Malyshev O. O.

Malyshev O. O. The Romance and Germanic archaeological law traditions: a generalization attempt


The article offers the author‘s view of the formation of the Romance and German legal traditions. Common ideas about such differentiation existed among archaeologists. This ideas correlate with typologies widely accepted in the comparative jurisprudence where the Romance and Germanic groups within the Continental legal family are distinguished by some authors. The article argues that some essential differences between Romance and Germanic models of property rights and deriving from this the specificity of the public law intervention to the private domain constitute the main reason for the comparison of the archaeological law in the States of both groups (both in the history and nowadays). The Romance concept of property, implemented later in the Napoleon Civil Code, is directly inherited from the Roman law, while the German concept is a result of reflection of the Roman law through the German local circumstances.
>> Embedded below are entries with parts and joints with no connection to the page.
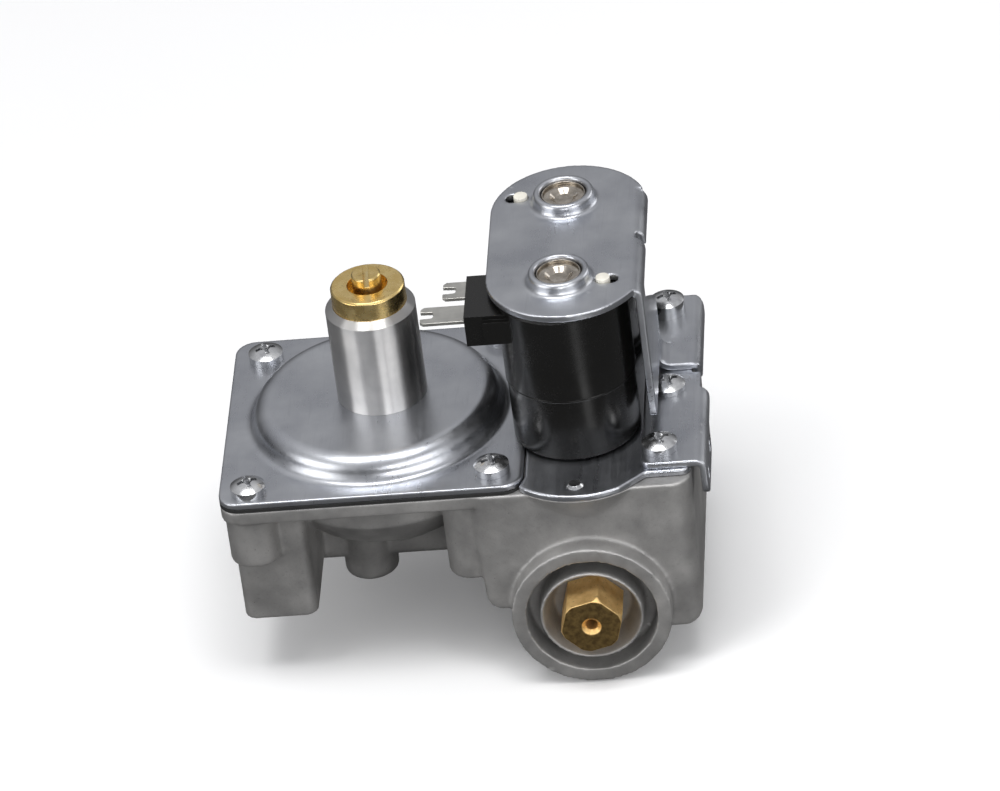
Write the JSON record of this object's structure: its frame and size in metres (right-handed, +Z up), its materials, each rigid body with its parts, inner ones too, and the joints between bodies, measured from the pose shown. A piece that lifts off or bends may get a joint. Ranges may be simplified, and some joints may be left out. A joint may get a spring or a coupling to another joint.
{
  "type": "gas valve",
  "caption": "Combination gas valve: square diaphragm regulator with spring tower beside a block with solenoid coils under a bent bracket, round outlet collar with burner orifice.",
  "frame": {"origin": "centre of the outlet collar's front plane", "axes": "+X from the regulator to the solenoids, +Y from the collar's mouth into the body, +Z up along the solenoid and regulator axes"},
  "size_m": [0.1064, 0.0929, 0.0902],
  "materials": {
    "cast_aluminium": "as die cast, fine matt grain, light sheen",
    "zinc_plated_steel": "bright zinc plate over rolled sheet",
    "zinc_plated_screw": "bright zinc plate, glossy",
    "polished_steel": "polished tube, soft turning marks",
    "nickel_plate": "nickel plate, glossy",
    "brass": "turned brass, satin",
    "black_moulding": "glossy black encapsulation",
    "black_nylon": "matt",
    "tin_plate": "dull tin plate",
    "cream_plastic": "matt cream",
    "black_rubber": "matt",
    "copper_wire": "enamelled copper winding",
    "spring_steel": "bare drawn wire"
  },
  "bodies": {
    "root": {"valve_body": "cast_aluminium", "orifice": "brass", "regulator_cover": "zinc_plated_steel", "regulator_tower": "polished_steel", "cover_screws": "zinc_plated_screw", "adjuster_bushing": "brass", "regulator_spring": "spring_steel", "diaphragm": "black_rubber", "regulator_seat": "brass", "pressure_tap_plug": "zinc_plated_screw", "bonnet_plate": "zinc_plated_steel", "bonnet_rivet": "zinc_plated_screw", "guide_tube_seals": "black_rubber", "mounting_bracket": "zinc_plated_steel", "coil_bracket": "zinc_plated_steel", "bracket_screws": "zinc_plated_screw", "coil_front": "black_moulding", "coil_back": "black_moulding", "bobbin_front": "black_nylon", "bobbin_back": "black_nylon", "winding_front": "copper_wire", "winding_back": "copper_wire", "terminals_front": "tin_plate", "terminals_back": "tin_plate", "locating_pegs": "cream_plastic", "guide_tube_front": "nickel_plate", "guide_tube_back": "nickel_plate", "core_front": "nickel_plate", "core_back": "nickel_plate", "plunger_spring_front": "spring_steel", "plunger_spring_back": "spring_steel"},
    "spring_carriage": {"spring_seat": "zinc_plated_screw"},
    "adjuster": {"adjusting_screw": "brass"},
    "regulator_valve": {"diaphragm_plate_upper": "zinc_plated_steel", "diaphragm_plate_lower": "zinc_plated_steel", "stem_nut": "zinc_plated_screw", "regulator_stem": "brass", "regulator_poppet": "black_rubber"},
    "front_plunger": {"plunger_front": "polished_steel", "valve_disc_front": "black_rubber"},
    "back_plunger": {"plunger_back": "polished_steel", "valve_disc_back": "black_rubber"}
  },
  "joints": [
    {"name": "adjuster_travel", "type": "slide", "parent": "root", "child": "spring_carriage", "axis": [0, 0, 1], "range_m": [-0.003, 0.003], "deforming": ["regulator_spring"]},
    {"name": "adjuster_turn", "type": "hinge", "parent": "spring_carriage", "child": "adjuster", "pos_m": [-0.0433, 0.0374, 0.066], "axis": [0, 0, 1], "range_deg": [-1081, 1081]},
    {"name": "regulator_lift", "type": "slide", "parent": "root", "child": "regulator_valve", "axis": [0, 0, 1], "range_m": [0, 0.0023], "stiffness_N_per_m": 400, "springref_m": -0.008, "deforming": ["diaphragm"]},
    {"name": "front_plunger_lift", "type": "slide", "parent": "root", "child": "front_plunger", "axis": [0, 0, 1], "range_m": [0, 0.003], "stiffness_N_per_m": 80, "springref_m": -0.01, "deforming": ["plunger_spring_front"]},
    {"name": "back_plunger_lift", "type": "slide", "parent": "root", "child": "back_plunger", "axis": [0, 0, 1], "range_m": [0, 0.003], "stiffness_N_per_m": 80, "springref_m": -0.01, "deforming": ["plunger_spring_back"]}
  ],
  "couplings": [
    {"joint": "adjuster_turn", "follows": "adjuster_travel", "rad_per_m": 6283.2}
  ]
}
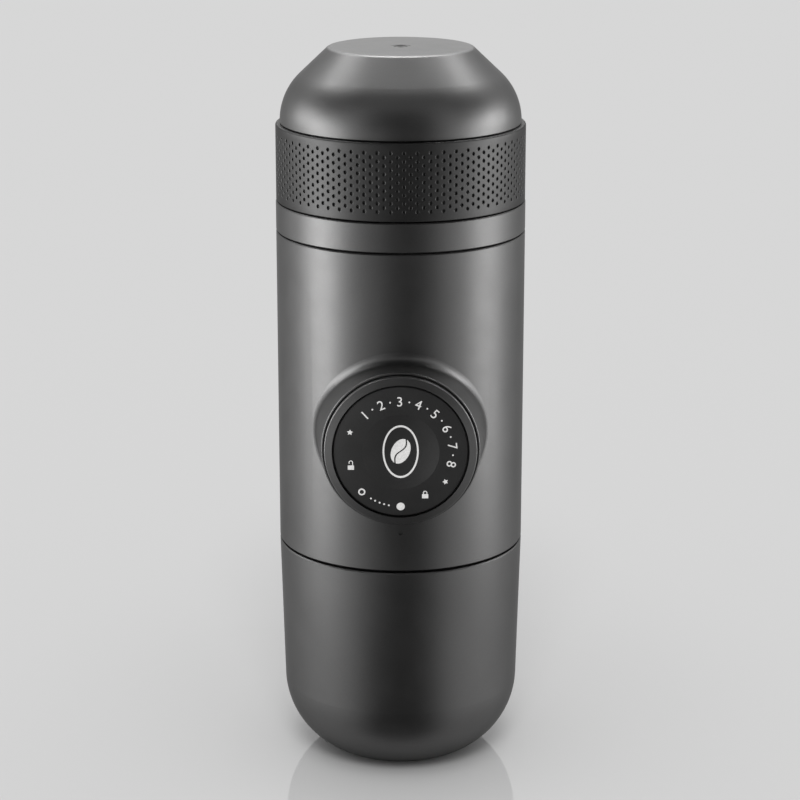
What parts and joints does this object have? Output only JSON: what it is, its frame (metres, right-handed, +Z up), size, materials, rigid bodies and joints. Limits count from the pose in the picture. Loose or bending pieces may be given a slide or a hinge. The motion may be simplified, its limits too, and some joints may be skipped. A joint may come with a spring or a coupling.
{
  "type": "handheld manual espresso maker",
  "caption": "Slim upright hand pump coffee maker with a screw-on dome tank, a dimpled grip band, a round push knob at the front and a rounded cup that covers the outlet.",
  "frame": {"origin": "centre of the cup's flat foot, on the surface the object stands on", "axes": "+Z up along the body, -Y toward the push knob, +X to the right of somebody who faces the knob"},
  "size_m": [0.0596, 0.0704, 0.175],
  "materials": {
    "shell": "satin metallic grey",
    "band": "satin, dimpled for grip",
    "knob": "satin dark grey",
    "chassis": "moulded black",
    "liner": "smooth black",
    "head": "smooth black",
    "seal": "grey silicone",
    "spring_steel": "drawn wire",
    "steel": "turned",
    "bearing": "polished ball",
    "valve_body": "turned"
  },
  "bodies": {
    "cup": {"cup": "shell"},
    "main_body": {"body_shell": "shell", "collar_ring": "shell", "tank_gasket": "seal", "neck_ring": "chassis", "tank_floor_plate": "chassis", "inlet_strainer": "steel", "inlet_duct": "seal", "pump_frame": "chassis", "frame_screws": "steel", "guide_sleeve": "chassis", "lock_ring": "chassis", "pump_cylinder": "steel", "cylinder_end_cap": "chassis", "guide_bush": "chassis", "valve_column": "chassis", "inlet_valve_seat": "valve_body", "inlet_valve_spring": "spring_steel", "inlet_plug": "chassis", "outlet_valve_seat": "valve_body", "outlet_valve_spring": "spring_steel", "outlet_plug": "chassis", "outlet_duct": "chassis", "base_ring": "chassis", "cup_seal_ring": "seal", "brew_head": "chassis", "piercing_needles": "steel", "brew_gasket": "seal"},
    "tank_carrier": {"tank_seal_ring": "seal"},
    "tank": {"tank_dome": "shell", "grip_band": "band", "tank_liner": "liner", "air_valve": "seal", "air_valve_flap": "seal"},
    "capsule_carrier": {"capsule_holder": "head"},
    "outlet_head": {"outlet_head_body": "head", "outlet_spout": "head", "outlet_plate": "steel"},
    "piston": {"piston_rod": "steel", "piston_head": "chassis", "piston_seal": "seal", "return_spring": "spring_steel", "knob_screw": "steel"},
    "knob": {"knob_body": "knob", "knob_face_plate": "knob"},
    "inlet_ball": {"inlet_valve_ball": "bearing"},
    "outlet_ball": {"outlet_valve_ball": "bearing"}
  },
  "joints": [
    {"name": "machine_lift", "type": "slide", "parent": "cup", "child": "main_body", "axis": [0, 0, 1], "range_m": [0, 0.06]},
    {"name": "tank_rise", "type": "slide", "parent": "main_body", "child": "tank_carrier", "axis": [0, 0, 1], "range_m": [0, 0.0085]},
    {"name": "tank_turn", "type": "hinge", "parent": "tank_carrier", "child": "tank", "pos_m": [0, 0, 0.149], "axis": [0, 0, 1], "range_deg": [0, 612.01]},
    {"name": "head_drop", "type": "slide", "parent": "main_body", "child": "capsule_carrier", "axis": [0, 0, -1], "range_m": [0, 0.008]},
    {"name": "head_turn", "type": "hinge", "parent": "capsule_carrier", "child": "outlet_head", "pos_m": [0, 0, 0.04], "axis": [0, 0, -1], "range_deg": [0, 576.01]},
    {"name": "piston_stroke", "type": "slide", "parent": "main_body", "child": "piston", "axis": [0, -1, 0], "range_m": [0, 0.02], "deforming": ["return_spring"]},
    {"name": "knob_turn", "type": "hinge", "parent": "piston", "child": "knob", "pos_m": [0, -0.03, 0.08763], "axis": [0, -1, 0], "range_deg": [0, 45]},
    {"name": "inlet_valve", "type": "slide", "parent": "main_body", "child": "inlet_ball", "axis": [0, 0, -1], "range_m": [0, 0.0012], "stiffness_N_per_m": 30, "springref_m": -0.0005, "deforming": ["inlet_valve_spring"]},
    {"name": "outlet_valve", "type": "slide", "parent": "main_body", "child": "outlet_ball", "axis": [0, 0, -1], "range_m": [0, 0.0012], "stiffness_N_per_m": 30, "springref_m": -0.0005, "deforming": ["outlet_valve_spring"]}
  ],
  "couplings": [
    {"joint": "tank_turn", "follows": "tank_rise", "rad_per_m": 1256.6},
    {"joint": "head_turn", "follows": "head_drop", "rad_per_m": 1256.6}
  ]
}
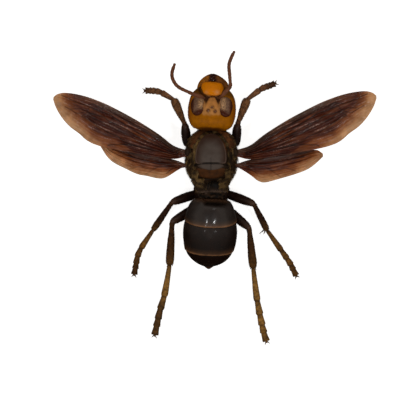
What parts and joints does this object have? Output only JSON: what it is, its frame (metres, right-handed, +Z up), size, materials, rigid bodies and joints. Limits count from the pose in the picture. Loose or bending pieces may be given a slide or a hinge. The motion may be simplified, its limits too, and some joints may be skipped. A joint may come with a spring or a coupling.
{
  "type": "asian giant hornet model",
  "caption": "Life-size still model of an Asian giant hornet standing with wings spread, orange head turned face up, black gaster and amber-edged brown wings.",
  "frame": {"origin": "on the floor under the middle of the model's box", "axes": "+X to the hornet's right, along the spread wings; +Y towards the head; +Z up, away from the floor"},
  "size_m": [0.074, 0.0682, 0.0167],
  "materials": {
    "orange_head_shell": "satin, smooth",
    "bright_face_plate": "glossy",
    "brown_jaw": "satin, pitted",
    "dark_eye": "glossy, finely faceted",
    "brown_feeler": "matt, fine down",
    "grey_brown_shield": "satin, fine down",
    "olive_black_shell": "matt, hairy",
    "russet_shell": "satin",
    "gloss_black_shell": "glossy",
    "dark_leg_shell": "satin",
    "brown_shin_shell": "satin, fine down",
    "tan_foot_shell": "matt, fine down",
    "amber_wing_membrane": "thin, veined, half clear amber at the edges"
  },
  "bodies": {
    "root": {"head": "orange_head_shell", "clypeus": "bright_face_plate", "mandible_left": "brown_jaw", "mandible_right": "brown_jaw", "eye_left": "dark_eye", "eye_right": "dark_eye", "scape_left": "brown_feeler", "scape_right": "brown_feeler", "flagellum_left": "brown_feeler", "flagellum_right": "brown_feeler", "neck": "olive_black_shell", "pronotum": "olive_black_shell", "mesothorax": "olive_black_shell", "propodeum": "olive_black_shell", "petiole": "olive_black_shell", "mesoscutum": "grey_brown_shield", "scutellum": "grey_brown_shield", "metanotum": "russet_shell", "tegula_left": "russet_shell", "tegula_right": "russet_shell", "gaster_tip": "russet_shell", "gaster_1": "gloss_black_shell", "gaster_2": "gloss_black_shell", "gaster_3": "gloss_black_shell", "forewing_left": "amber_wing_membrane", "forewing_right": "amber_wing_membrane", "hindwing_left": "amber_wing_membrane", "hindwing_right": "amber_wing_membrane", "fore_left_coxa": "dark_leg_shell", "fore_left_femur": "dark_leg_shell", "fore_left_tibia": "brown_shin_shell", "fore_left_tarsus": "tan_foot_shell", "fore_right_coxa": "dark_leg_shell", "fore_right_femur": "dark_leg_shell", "fore_right_tibia": "brown_shin_shell", "fore_right_tarsus": "tan_foot_shell", "mid_left_coxa": "dark_leg_shell", "mid_left_femur": "dark_leg_shell", "mid_left_tibia": "brown_shin_shell", "mid_left_tarsus": "tan_foot_shell", "mid_right_coxa": "dark_leg_shell", "mid_right_femur": "dark_leg_shell", "mid_right_tibia": "brown_shin_shell", "mid_right_tarsus": "tan_foot_shell", "hind_left_coxa": "dark_leg_shell", "hind_left_femur": "dark_leg_shell", "hind_left_tibia": "brown_shin_shell", "hind_left_tarsus": "tan_foot_shell", "hind_right_coxa": "dark_leg_shell", "hind_right_femur": "dark_leg_shell", "hind_right_tibia": "brown_shin_shell", "hind_right_tarsus": "tan_foot_shell"}
  },
  "joints": []
}
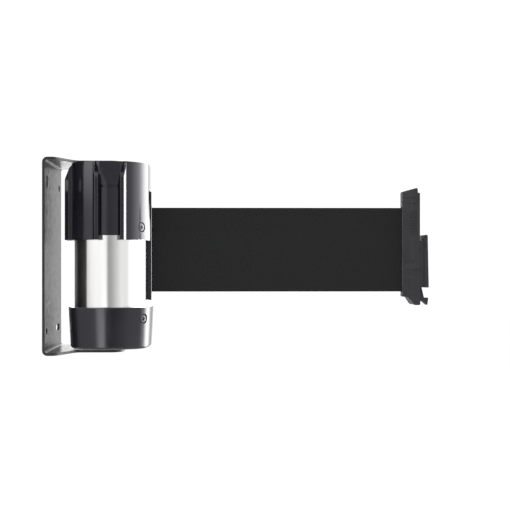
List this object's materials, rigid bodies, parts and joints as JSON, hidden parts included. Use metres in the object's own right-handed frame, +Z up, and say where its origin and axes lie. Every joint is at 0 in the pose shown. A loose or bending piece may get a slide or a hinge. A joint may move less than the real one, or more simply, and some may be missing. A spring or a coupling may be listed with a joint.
{
  "type": "wall mounted retractable belt unit",
  "caption": "Wall-mounted crowd control unit: a steel U-bracket holds a swivelling cassette with a spring-returned belt, T-slot receivers and a latching belt end.",
  "frame": {"origin": "centre of the bracket's back face, where it lies on the wall", "axes": "+X away from the wall along the belt, +Z up along the swivel axis, +Y to the rear so that the viewer at -Y sees the belt run to the right"},
  "size_m": [0.2264, 0.0552, 0.1134],
  "materials": {
    "coated_steel": "satin black powder coat",
    "gloss_black": "gloss black moulding",
    "matte_black": "fine matt black moulding",
    "polished_tube": "polished, drawn lengthways",
    "plain_steel": "bright zinc",
    "black_screw": "black oxide",
    "brass": "turned",
    "grey_plastic": "natural acetal",
    "webbing": "black polyester webbing, fine twill",
    "felt": "pressed felt"
  },
  "bodies": {
    "bracket": {"wall_bracket": "coated_steel", "upper_pivot_screw": "plain_steel", "lower_pivot_screw": "plain_steel", "upper_thrust_washer": "grey_plastic", "lower_thrust_washer": "grey_plastic"},
    "cassette": {"head_housing": "gloss_black", "shell_tube": "polished_tube", "bottom_collar": "gloss_black", "belt_mouth_guide": "gloss_black", "head_screw_front": "black_screw", "head_screw_rear": "black_screw", "collar_screw_front": "black_screw", "collar_screw_rear": "black_screw", "upper_pivot_insert": "brass", "lower_pivot_insert": "brass", "upper_bearing_plate": "grey_plastic", "lower_bearing_plate": "grey_plastic", "centre_shaft": "plain_steel", "spring_arbor": "plain_steel", "power_spring": "plain_steel", "drag_washer": "felt"},
    "spool": {"spool_hub": "grey_plastic", "spool_upper_flange": "grey_plastic", "upper_bush": "brass", "lower_bush": "brass", "spring_drum": "grey_plastic", "spring_drum_lid": "grey_plastic", "belt_roll": "webbing", "belt_locking_pin": "plain_steel"},
    "belt_end": {"belt_strip": "webbing", "clip_body": "matte_black", "clip_cover": "matte_black", "belt_bar": "plain_steel", "clip_screw": "black_screw", "latch_pin": "plain_steel", "latch_spring": "plain_steel"},
    "latch": {"latch_lever": "matte_black"}
  },
  "joints": [
    {"name": "swivel", "type": "hinge", "parent": "bracket", "child": "cassette", "pos_m": [0.0363, 0, 0], "axis": [0, 0, 1], "range_deg": [-90, 90]},
    {"name": "belt_slide", "type": "slide", "parent": "cassette", "child": "belt_end", "axis": [1, 0, 0], "range_m": [-0.149, 1.85], "stiffness_N_per_m": 1.2, "springref_m": -2, "deforming": ["belt_strip"]},
    {"name": "spool_turn", "type": "hinge", "parent": "cassette", "child": "spool", "pos_m": [0.0363, 0, 0], "axis": [0, 0, 1], "range_deg": [-665, 8180]},
    {"name": "latch_hinge", "type": "hinge", "parent": "belt_end", "child": "latch", "pos_m": [0.2195, 0, -0.0115], "axis": [0, 1, 0], "range_deg": [0, 8], "stiffness_Nm_per_rad": 0.05, "springref_deg": -11.46, "deforming": ["latch_spring"]}
  ],
  "couplings": [
    {"joint": "spool_turn", "follows": "belt_slide", "rad_per_m": 77.1}
  ]
}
Romance property concept is almost an absolute, while the general idea explaining the Germanic socialised property concept is the famous “Eigentum verpflichtet” (Property obliges) from the Weimar Constitution. The absoluteness of the Romance concept caused the development of the skilful Public law toolbox being indispensable for intervention in the Private property domain. Thereby the Public archaeological laws were primarily adopted in some Romance countries (Italian cities, France, Spain etc.). First Germanic archaeological public laws appeared in Sweden had the Italian laws as an example. In Germany there weren’t special heritage protection laws before the XX century and the Germanic legal institutions generally seem simpler.
Differences between the legislations and juridical style in the Romance and Germanic traditions give us the possibility of the dialectical interpretation of some international law instruments in the archaeological sphere. It particularly relates to the case of the revised European convention on protection of the archaeological heritage (1992). This important instrument was elaborated almost without the participation of the East European countries and it represents a result of the synthesis of both traditions which were in their rather puristic state at that time.


Key words: archaeology, continental law, legal tradition.